Dénonciateur de la corruption dans son pays, l’écrivain nigérian, Chinua Achebe, est mort à l’âge de 82 ans. Il était l’un des pères de la littérature africaine, auteur du roman-culte Le monde s’effondre (1958), une critique du colonialisme blanc.
Selon les médias nigérians, il est mort aux Etats-Unis dans un hôpital de Boston. Il avait longtemps été professeur à la Brown University. « En sa compagnie, les murs de la prison tombaient », a commenté à son sujet Nelson Mandela, cité par la Fondation Mandela. L’écrivaine sud-africaine et Prix Nobel de littérature, Nadine Gordimer s’est déclaré « choquée » par sa mort et a salué « un ami proche » et un « humaniste ».
Son nom a été cité pour le Nobel de littérature mais c’est un autre Nigérian, Wole Soyinka, qui devint en 1986 le premier africain à le recevoir. Le monde s’effondre, vendu à 10 millions d’exemplaires dans une cinquantaine de pays, était imprégnée de la culture Igbo, son groupe ethnique, sur fond de colonisation, ses thèmes de prédilection. Il avait aussi écrit des romans comme Les termitières de la savane, Le malaise, La flèche de Dieu et Le démagogue.
« UN CLASSIQUE DE SON VIVANT »
En 2002, il avait reçu le prestigieux Prix de la paix des libraires allemands. Pour le jury, « il était devenu un classique de son vivant, une des voix les plus fortes et les plus subtiles de l’Afrique dans la littérature du XXe siècle, un moraliste et un grand narrateur. Il passe pour le fondateur de la tradition littéraire de l’Afrique de l’ouest avec une œuvre très imprégnée par la tradition orale de son peuple ».
Il avait également été recompensé en 2007 par le Man Booker International Prize, émanation du Booker Prize, le grand prix littéraire britannique. La sud-africaine Nadine Gordimer, Nobel 1991, l’avait alors qualifié de « père de la littérature africaine moderne ».
Achebe est né dans les années 30, cinquième d’une famille de six enfants, à Ogidi, dans le sud-est du Nigeria.
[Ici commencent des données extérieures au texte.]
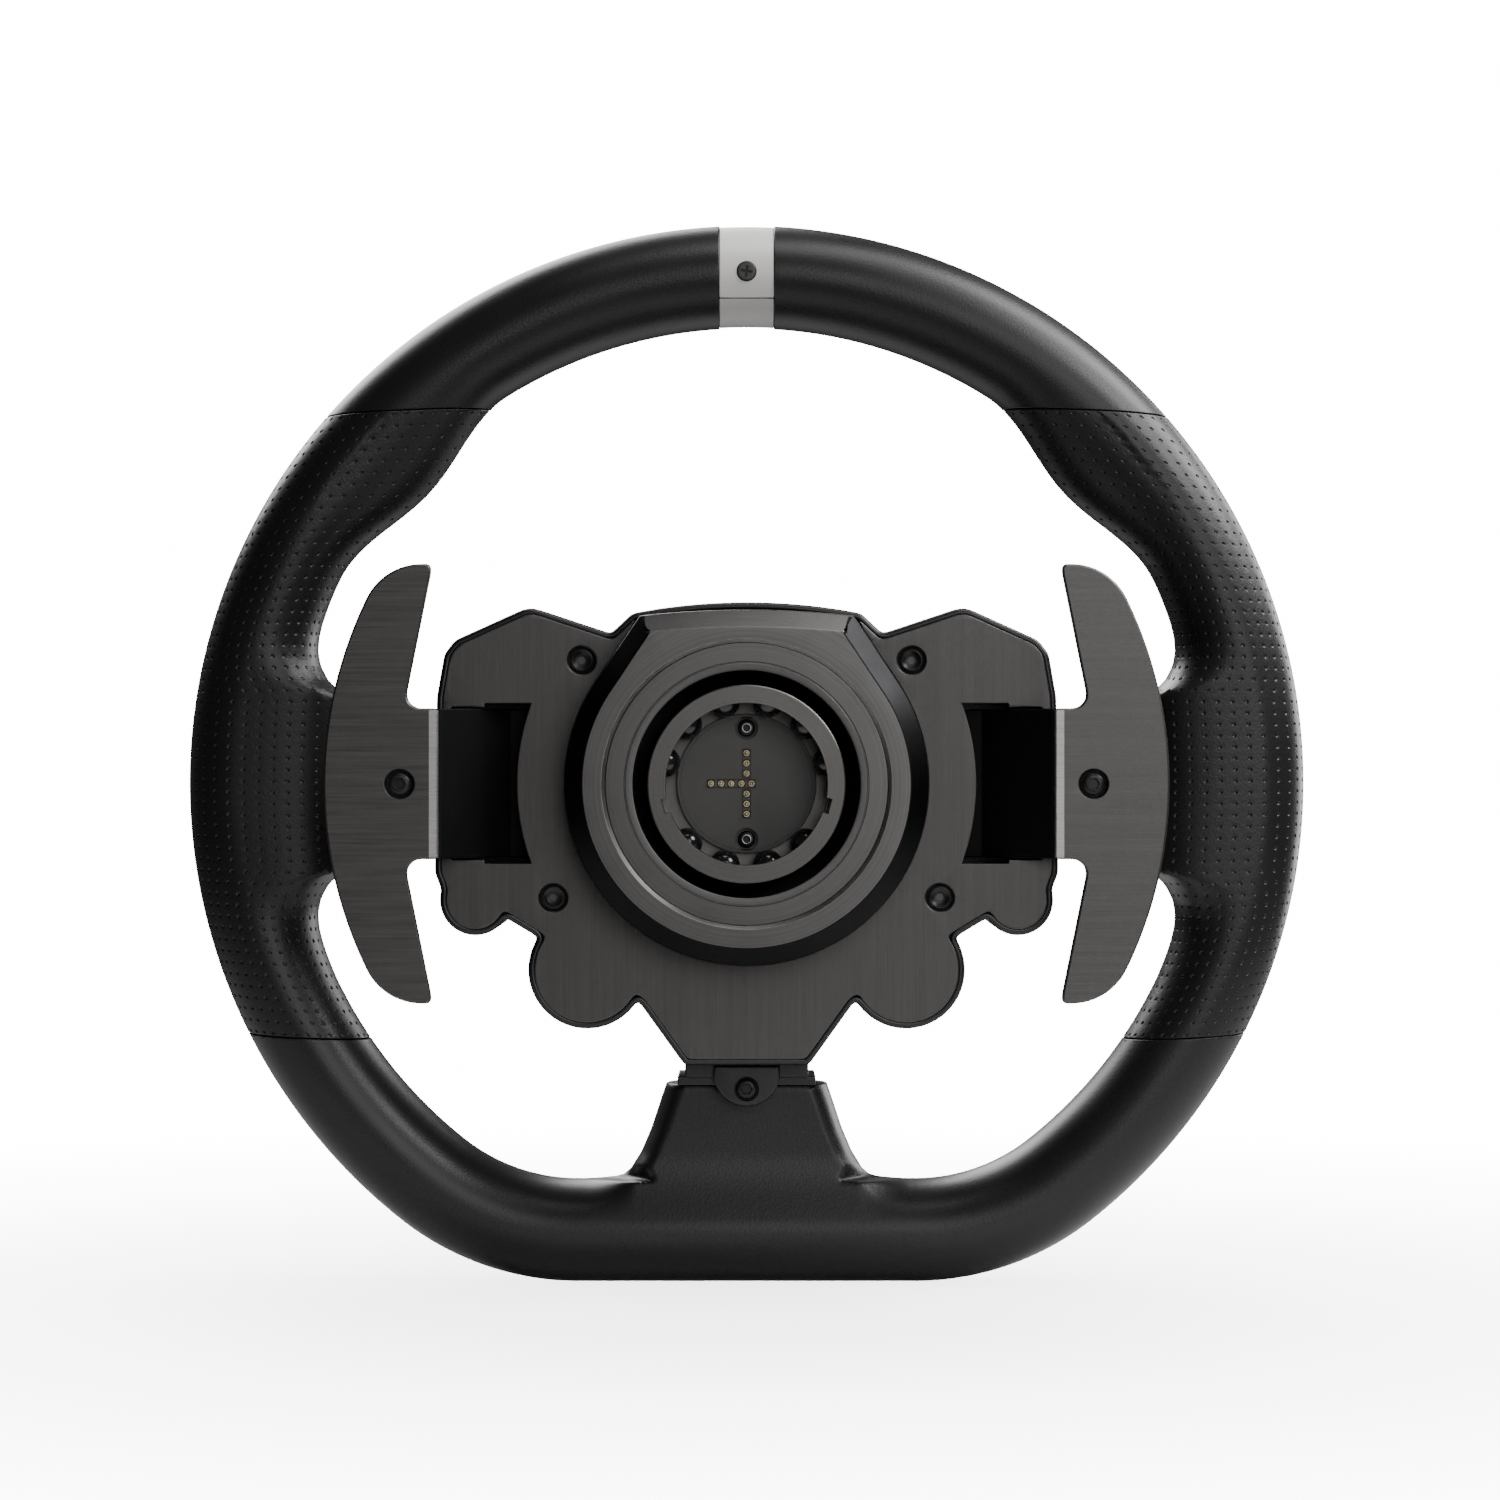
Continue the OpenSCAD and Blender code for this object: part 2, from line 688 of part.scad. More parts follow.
// A blade seen flat: a crescent with a stub towards the hub
module blade_flat() {
    tip = [82.2, 55];
    soften(2, 6) difference() {
        union() {
            intersection() {
                circle(paddle_reach, $fn = 180);
                polygon([[tip.x, paddle_h], [tip.x, tip.y], [89.6, 24], [89.6, -24], [tip.x, -tip.y],
                    [tip.x, -paddle_h], [130, -paddle_h], [130, paddle_h]]);
            }
            translate([stub_x, -19.7]) square([20, 39.4]);
        }
        both_ends() difference() {
            translate([tip_p.x, tip_p.y - 3]) square([40, 40]);
            hull() for (x = [60, tip_p.x]) translate([x, tip_p.y]) circle(tip_round);
        }
    }
}

module both_ends() {
    children();
    mirror([0, 1, 0]) children();
}

module paddle() color([0.33, 0.32, 0.31]) bench() difference() {
    slab(paddle_depth, paddle_depth + paddle_t) blade_flat();
    pin([paddle_screw_p, 0], 1.8, 0, big);
    pin([paddle_screw_p, 0], 3.6, 0, paddle_depth + 1.4);
}

module right_paddle() paddle();
module left_paddle() mirror([1, 0, 0]) paddle();

module carrier() color([0.03, 0.03, 0.03]) bench() difference() {
    top = paddle_depth + paddle_t + fit / 2;
    drop = foot_depth - top;
    k = arm_t * (sqrt(2) - 1);
    union() {
        translate([0, arm_half, 0]) rotate([90, 0, 0]) linear_extrude(2 * arm_half) polygon([
            [97, top], [stub_x - 0.4, top], [stub_x - 0.4 - drop, foot_depth], [54, foot_depth],
            [54, foot_depth + arm_t], [stub_x - 0.4 - drop + k, foot_depth + arm_t],
            [stub_x - 0.4 + k, top + arm_t], [97, top + arm_t]]);
        translate([0, barrel_half, 0]) rotate([90, 0, 0]) linear_extrude(2 * barrel_half) {
            translate([pivot_x, foot_depth]) square([12, arm_t]);
            translate([pivot_x, pivot_depth]) circle(barrel_r);
            translate([pivot_x, pivot_depth - barrel_r]) square([8, 5]);
        }
    }
    translate([pivot_x, 30, pivot_depth]) rotate([90, 0, 0]) cylinder(h = 60, r = pivot_r + fit);
    pin([paddle_screw_p, 0], 1.3, 0, big);
}

module right_paddle_carrier() carrier();
module left_paddle_carrier() mirror([1, 0, 0]) carrier();

module pivot_pin() color([0.7, 0.7, 0.7]) bench()
    translate([pivot_x, barrel_half + gap + 5, pivot_depth]) rotate([90, 0, 0])
    cylinder(h = 2 * (barrel_half + gap + 5), r = pivot_r);

module right_pivot_pin() pivot_pin();
module left_pivot_pin() mirror([1, 0, 0]) pivot_pin();

module paddle_screw() color([0.12, 0.12, 0.12]) bench() difference() {
    union() {
        pin([paddle_screw_p, 0], 2.8, paddle_depth + 0.2, paddle_depth + 1.4);
        pin([paddle_screw_p, 0], 1.25, paddle_depth + 1, paddle_depth + paddle_t + arm_t);
    }
    translate([paddle_screw_p, 0, paddle_depth]) cylinder(h = 0.9, r = 1.1, $fn = 6);
}

module right_paddle_screw() paddle_screw();
module left_paddle_screw() mirror([1, 0, 0]) paddle_screw();

// Magnets under the rear plate that pull each carrier's foot back
module paddle_magnets() color([0.7, 0.7, 0.72]) bench() both()
    pin([magnet_x, 0], 3.4, plate_depth + plate_t, foot_depth - gap);

// ---- Controls ----

module dial() color([0.08, 0.08, 0.08]) bench() {
    difference() {
        pin(lobe_p, dial_r, front_depth + gap, front_depth + dial_h);
        for (i = [0 : 17]) translate([lobe_p.x, lobe_p.y, front_depth]) rotate(20 * i)
            translate([dial_r + 0.5, 0, 1.5]) cylinder(h = dial_h, r = 1.1, $fn = 24);
        translate([lobe_p.x - 0.6, lobe_p.y + 4, front_depth + dial_h - 0.5]) cube([1.2, dial_r, 2]);
    }
    pin(lobe_p, shaft_r, skin_depth - 2, front_depth + 1);
}

module right_dial() dial();
module left_dial() mirror([1, 0, 0]) dial();

module dial_encoders() color([0.3, 0.3, 0.3]) bench() both() difference() {
    translate([lobe_p.x - 6, lobe_p.y - 6, board_depth + board_t])
        cube([12, 12, skin_depth - board_depth - board_t]);
    pin(lobe_p, shaft_r + fit, skin_depth - 2.3, big);
}

// A push button from its foot under the skin to its cap
module button(p, r) {
    pin(p, r, skin_depth - 0.5, front_depth + proud);
    pin(p, r + 1.2, skin_depth - gap - 1.6, skin_depth - gap);
}

module thumb_button() color([0.5, 0.5, 0.5]) bench() button(thumb_lobe_p, thumb_button_r);
module right_thumb_button() thumb_button();
module left_thumb_button() mirror([1, 0, 0]) thumb_button();

module ear_key() color([0.12, 0.12, 0.12]) bench() translate([ear_key_p.x, ear_key_p.y, 0]) {
    slab(skin_depth - 0.5, front_depth + proud) ear_key_flat();
    slab(skin_depth - gap - 1.6, skin_depth - gap) ear_key_flat(0.9);
}

module right_ear_key() ear_key();
module left_ear_key() mirror([1, 0, 0]) ear_key();

module action(d, c) color(c) bench() button(action_p + action_off * d, action_r);
module action_button_up() action([0, 1], [0.8, 0.7, 0.1]);
module action_button_right() action([1, 0], [0.7, 0.1, 0.1]);
module action_button_down() action([0, -1], [0.1, 0.5, 0.2]);
module action_button_left() action([-1, 0], [0.1, 0.2, 0.7]);
module home_button() color([0.6, 0.6, 0.6]) bench() button(home_p, home_r);

// Two ears that carry one shaft of the pad's cross, standing from depth a to the shaft
module gimbal_ears(a) for (s = [-1, 1]) translate([s * gimbal_ear, 0, 0]) rotate([90, 0, 90])
    translate([0, 0, -0.8]) linear_extrude(1.6) difference() {
        union() {
            translate([0, gimbal_depth]) circle(1.9);
            translate([-1.9, min(a, gimbal_depth)]) square([3.8, abs(gimbal_depth - a)]);
        }
        translate([0, gimbal_depth]) circle(gimbal_r + fit);
    }

// The cross under the direction pad
module dpad_pivot() color([0.3, 0.3, 0.3]) bench() translate([pad_p.x, pad_p.y, gimbal_depth]) {
    for (t = [0, 90]) rotate(t) translate([-5.4, 0, 0]) rotate([0, 90, 0])
        cylinder(h = 10.8, r = gimbal_r);
    cube([4.4, 4.4, 3], center = true);
}

module dpad_cap() color([0.1, 0.1, 0.1]) bench() {
    difference() {
        pin(pad_p, pad_r, pad_depth, pad_end - 1.2);
        pin(pad_p, 7.4, 0, pad_end - 1.7);
    }
    slab(pad_end - 1.7, pad_end) translate(pad_p) soften(1, 1) {
        square([2 * pad_r - 3, 6.6], center = true);
        square([6.6, 2 * pad_r - 3], center = true);
    }
    translate([pad_p.x, pad_p.y, 0]) rotate(90) gimbal_ears(pad_end - 1.6);
}

module switch_at(p) translate([p.x - 3, p.y - 3, board_depth + board_t]) cube([6, 6, switch_h]);

module switches() color([0.8, 0.8, 0.8]) bench() {
    for (d = [[0, 1], [1, 0], [0, -1], [-1, 0]]) {
        switch_at(action_p + action_off * d);
        switch_at(pad_p + action_off * d);
    }
    for (s = [-1, 1]) {
        switch_at([s * ear_key_p.x, ear_key_p.y]);
        switch_at([s * thumb_lobe_p.x, thumb_lobe_p.y]);
    }
    switch_at(home_p);
}

module main_board() color([0.05, 0.3, 0.15]) bench() difference() {
    slab(board_depth, board_depth + board_t) offset(delta = -wall - 0.6) hub_flat();
    both() for (p = plate_screw_p) pin(p, 4.4, 0, big);
}

module centre_cap() color([0.15, 0.15, 0.15]) bench() difference() {
    union() {
        translate([cap_p.x, cap_p.y, front_depth + 0.02]) cylinder(h = 3, r1 = cap_r, r2 = cap_r - 2);
    }
    translate([cap_p.x, cap_p.y, front_depth + 2]) cylinder(h = 2, r = cap_r - 5);
}

rim_core();
right_top_cover();
left_top_cover();
right_grip();
left_grip();
bottom_cover();
stripe_outer();
stripe_inner();
stripe_screw();
front_housing();
rear_plate();
plate_screws();
hub_frame();
lower_spoke();
lower_spoke_screw();
release_sleeve();
cam_ring();
qr_socket();
sleeve_spring();
locking_ball_1();
locking_ball_2();
locking_ball_3();
locking_ball_4();
locking_ball_5();
locking_ball_6();
locking_ball_7();
locking_ball_8();
locking_ball_9();
locking_ball_10();
connector_plug();
contact_pins();
connector_screws();
frame_bolts();
right_paddle();
left_paddle();
right_paddle_carrier();
left_paddle_carrier();
right_pivot_pin();
left_pivot_pin();
right_paddle_screw();
left_paddle_screw();
paddle_magnets();
right_dial();
left_dial();
dial_encoders();
right_thumb_button();
left_thumb_button();
right_ear_key();
left_ear_key();
action_button_up();
action_button_right();
action_button_down();
action_button_left();
home_button();
dpad_cap();
dpad_pivot();
main_board();
switches();
centre_cap();
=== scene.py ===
"""Racing wheel for a driving simulator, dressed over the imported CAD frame."""
import math

import bmesh
import bpy
import numpy as np
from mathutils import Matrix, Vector
from mathutils.geometry import delaunay_2d_cdt


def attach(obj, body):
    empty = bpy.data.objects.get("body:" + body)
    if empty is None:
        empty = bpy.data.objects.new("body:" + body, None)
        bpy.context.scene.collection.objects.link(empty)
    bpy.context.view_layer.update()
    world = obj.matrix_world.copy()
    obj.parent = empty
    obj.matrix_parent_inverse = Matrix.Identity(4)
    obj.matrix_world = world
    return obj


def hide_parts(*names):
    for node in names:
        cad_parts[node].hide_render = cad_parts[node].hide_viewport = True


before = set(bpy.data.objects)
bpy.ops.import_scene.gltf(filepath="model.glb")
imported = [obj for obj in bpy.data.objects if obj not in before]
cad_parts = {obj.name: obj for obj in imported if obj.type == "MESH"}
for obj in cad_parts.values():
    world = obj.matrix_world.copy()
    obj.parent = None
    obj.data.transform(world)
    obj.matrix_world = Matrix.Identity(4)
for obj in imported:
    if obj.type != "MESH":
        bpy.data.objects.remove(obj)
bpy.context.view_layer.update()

# Bench coordinates are millimetres: x to the driver's right, u up,
# d the depth from the socket's mouth towards the driver.
RIM_D = 52.0  # the rim's middle plane
RIM_C = 136.2  # radius of the tube's centreline
TUBE = 13.8  # half width of the tube
TUBE_D = 16.0  # half depth of the tube
FLAT_C = 120.4  # how far the flat bottom's centreline lies below the axis
CORNER_R = 63.0  # radius of the centreline's corner beside the flat
CX = math.sqrt((RIM_C - CORNER_R) ** 2 - (FLAT_C - CORNER_R) ** 2)
CU = -(FLAT_C - CORNER_R)
CA = math.degrees(math.atan2(CU, CX))  # angle at which the corner meets the round rim
PLATE_D = 24.0  # rear face of the brushed plate
FRONT_D = 66.0  # driver's face of the hub
SKIN_D = 63.6  # inner side of that face
KEY_FOOT, KEY_TOP = 63.2, 68.0  # depths between which the keys' caps stand
THUMB_KEY = (71.5, -30.7)  # the right one
DIAL = (42, -49.1)  # the right one
ACTION, ACTION_STEP = (61, 1), 9
PAD = (-61, 1)
HOME = (0, -57)


def row(x, u, d):
    """Bench millimetres to the frame's metres."""
    return (x * 0.001, -d * 0.001, u * 0.001)


# ---------------------------------------------------------------- materials

def new_mat(name, base, rough, metallic=0.0, coat=0.0, spec=0.5):
    m = bpy.data.materials.new(name)
    m.use_nodes = True
    n = m.node_tree.nodes
    b = n["Principled BSDF"]
    b.inputs["Base Color"].default_value = (*base, 1)
    b.inputs["Roughness"].default_value = rough
    b.inputs["Metallic"].default_value = metallic
    b.inputs["Coat Weight"].default_value = coat
    b.inputs["Coat Roughness"].default_value = 0.2
    b.inputs["Specular IOR Level"].default_value = spec
    return m


def node(m, kind, **kw):
    n = m.node_tree.nodes.new(kind)
    for k, v in kw.items():
        if k in n.inputs:
            n.inputs[k].default_value = v
        else:
            setattr(n, k, v)
    return n


def link(m, a, ao, b, bi):
    m.node_tree.links.new(a.outputs[ao], b.inputs[bi])


def coords(m, scale=(1, 1, 1)):
    tc = node(m, "ShaderNodeTexCoord")
    mp = node(m, "ShaderNodeMapping")
    mp.inputs["Scale"].default_value = scale
    link(m, tc, "Object", mp, "Vector")
    return mp


def noise(m, vec, scale, detail=4.0, rough=0.55):
    n = node(m, "ShaderNodeTexNoise")
    n.inputs["Scale"].default_value = scale
    n.inputs["Detail"].default_value = detail
    n.inputs["Roughness"].default_value = rough
    link(m, vec, "Vector", n, "Vector")
    return n


def ramp(m, src, *stops):
    """A colour ramp over a noise. Each of the two stops is a position and a colour."""
    r = node(m, "ShaderNodeValToRGB")
    for e, (at, colour) in zip(r.color_ramp.elements, stops):
        e.position, e.color = at, (*colour, 1)
    link(m, src, "Fac", r, "Fac")
    return r


def tinted(base, k):
    return tuple(x * k for x in base)


def map_range(m, src, out, a, b, lo=0.3, hi=0.7):
    r = node(m, "ShaderNodeMapRange")
    r.inputs["From Min"].default_value = lo
    r.inputs["From Max"].default_value = hi
    r.inputs["To Min"].default_value = a
    r.inputs["To Max"].default_value = b
    link(m, src, out, r, "Value")
    return r


def bump(m, src, out, strength, distance, normal=None):
    b = node(m, "ShaderNodeBump")
    b.inputs["Strength"].default_value = strength
    b.inputs["Distance"].default_value = distance
    link(m, src, out, b, "Height")
    if normal is not None:
        link(m, normal, "Normal", b, "Normal")
    return b


def bsdf(m):
    return m.node_tree.nodes["Principled BSDF"]


def gloss(m, src, rough, down=0.04, up=0.05):
    """Lets a noise move the roughness about its middle value."""
    link(m, map_range(m, src, "Fac", rough - down, rough + up), "Result", bsdf(m), "Roughness")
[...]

L’atmosphère est alors dominée par les missionnaires chrétiens et le colonialisme britannique. Son père, instituteur anglican, sillonne la région avec sa mère pour prier et enseigner. Chinua Achebe est étudiant à l’université d’Ibadan, dans le sud-ouest du pays, puis collabore à la NBC (Nigerian Broadcasting Corporation) dans les années 50, avant l’indépendance de 1960.
« L’HISTOIRE DE LA CHASSE GLORIFIERA TOUJOURS LE CHASSEUR »
En 1967, les habitants du sud-est du Nigeria font sécession après des massacres du peuple Igbo et forment la nation du Biafra : Achebe la soutient. Une guerre civile de 1967 à 1970 suit, qui fera plus d’un million de morts. L’écrivain, qui a enseigné par la suite dans son pays, en Grande-Bretagne et aux Etats-Unis, a écrit en 2012 son Histoire personnelle du Biafra.
« Des auteurs comme l’Américain Ernest Hemingway ont représenté la population noire africaine comme des sauvages et sont ainsi à l’origine d’un immonde blasphème, disait Achebe. C’est pourquoi j’ai décidé de tenter d’écrire des livres où les personnages étaient des Africains comme je les connais ». Il citait souvent ce proverbe : « Tant que les lions n’auront pas leurs propres historiens, l’histoire de la chasse glorifiera toujours le chasseur ».
Paralysé des membres inférieurs après un accident de voiture en 1990, Achebe était aussi très respecté au Nigeria pour ses prises de position contre la corruption et la mauvaise gouvernance d’un pays richissime en pétrole. Il avait écrit à ce sujet le pamphlet Le problème avec le Nigeria (1984). En 2011, il avait refusé d’être décoré par les autorités du Nigeria, estimant que son pays se portait trop mal.
C’était la seconde fois qu’il refusait d’être fait « Commandant de la République Fédérale », l’une des plus hautes distinctions de ce pays, le plus peuplé d’Afrique avec quelque 160 millions d’habitants dont la plupart vit avec moins de 2 dollars par jour.